PROJECTS TOUR 2010: Dave Bromwich has some places available on his next fascinating Projects Tour in October this year. These tours provide a wonderful opportunity for our members and friends to visit rural communities in China and see first-hand how our NZCFS projects operate and just how far a small amount of money can go to assist impoverished communities. 

The Projects and Rural Communities Tour will be for 22 days, from 9 October to 1 November, and will pass through Beijing to our projects area near Baoding, fly to Chengdu and visit our Sichuan earthquake projects in Pengzhou and Dujiangyan, travel West to the Tibetan area around Danba and Kanding, fly to Guiyang and visit the minorities’ area around Kaili, and then drive to Yangshuo and Guilin via the dramatic countryside around Sanzhiyang township. Tour flyers are available from Royden (ph 547-6608 or royden@paradise.net.nz) and will be available at the next meeting. 

For more details, contact Dave Bromwich direct at dbchinz@xtra.co.nz or phone 06-8779930.

WALKING THE GREAT WALL – Royden reports: Inspired by looking into the distance on every previous visit to the Great Wall and from reading the New Zealand books “Embracing the Dragon” by Polly Geeks and “First Pass Under Heaven” by Nathan Gray, I recently used three spare days in Beijing to fulfill a long-held dream to just keep on walking away from the tourist crowds and explore the “Wild Wall”. 

Covering about 25 kilometres over 2 days, my Great Wall hike included smooth restored sections at a couple of easily accessible passes, many steep and rugged steps, some narrow ridges, many severely damaged watch towers and stunning views of the Wall wandering off in the distance like a slumbering Chinese dragon.

I was accompanied by a young Chinese guide who had never walked that far in her life, and was scared of heights, but she was great company. We encountered very few other people during our walks and each night was spent in a guest house at one of the passes where we met up with the driver who transported my luggage from place to place so that I only had to carry my day pack. A dream come true!

RECOMMENDED READING – “COUNTRY DRIVING: A Chinese Road Trip” by Peter Hessler: A long-time writer for the ‘New Yorker’ and ‘National Geographic’, Peter Hessler arrived in China in 1996 as a Peace Corps volunteer and then worked as a Beijing correspondent. This is his third book on his experiences and he provides fascinating, thoughtful and often humorous insights into the lives of ordinary Chinese. 

The book is divided into 3 sections: the first covers his experiences while gaining his Chinese driving licence, renting cars, driving in Beijing and then exploring much of the length of the Great Wall by road; the second records his wry observations of life in a small village near the Great Wall where he rented a house and used it as a weekend retreat from Beijing; and the third is a wonderful commentary on a new development zone in Southern China and revolves around the setting up of a small factory that manufactures millions of coloured bra hooks.

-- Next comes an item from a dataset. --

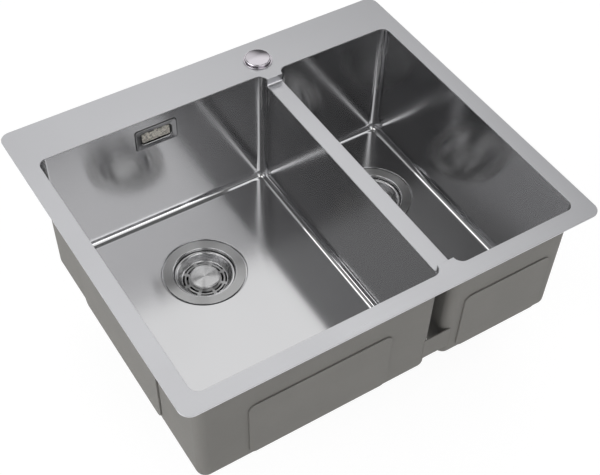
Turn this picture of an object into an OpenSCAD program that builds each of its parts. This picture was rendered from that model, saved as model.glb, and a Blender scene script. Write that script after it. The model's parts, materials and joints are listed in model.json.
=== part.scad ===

His descriptions of the procedure for gaining a Chinese driving licence and driving in China are very funny. The law requires every aspiring Chinese driver to enrol in a certified course for 58 hours of practice and the driving test in Beijing is taken in an area blocked off to other traffic so the new drivers let loose on the roads have often never driven with other traffic. The comparisons between the driving licence questions and reality are delightful.

The part that smoking and guanxi plays in village interaction and the acceptance of a villager into the Communist Party is intriguing – it certainly helps us understand why smoking is so culturally engrained.

Furnishing a new factory, building copied machinery from scratch, employing workers, negotiating pay rates, and the infrastructure around a new development zone are thoroughly explored through an extraordinary rapport with the local bosses and workers. It is easy to feel that you are there and part of the conversation.

The blurb from Publishers Weekly quoted on the back says it all: “A fascinating portrait of a society tearing off into the future with only the sketchiest of maps”. Highly recommended and available from the Nelson Library.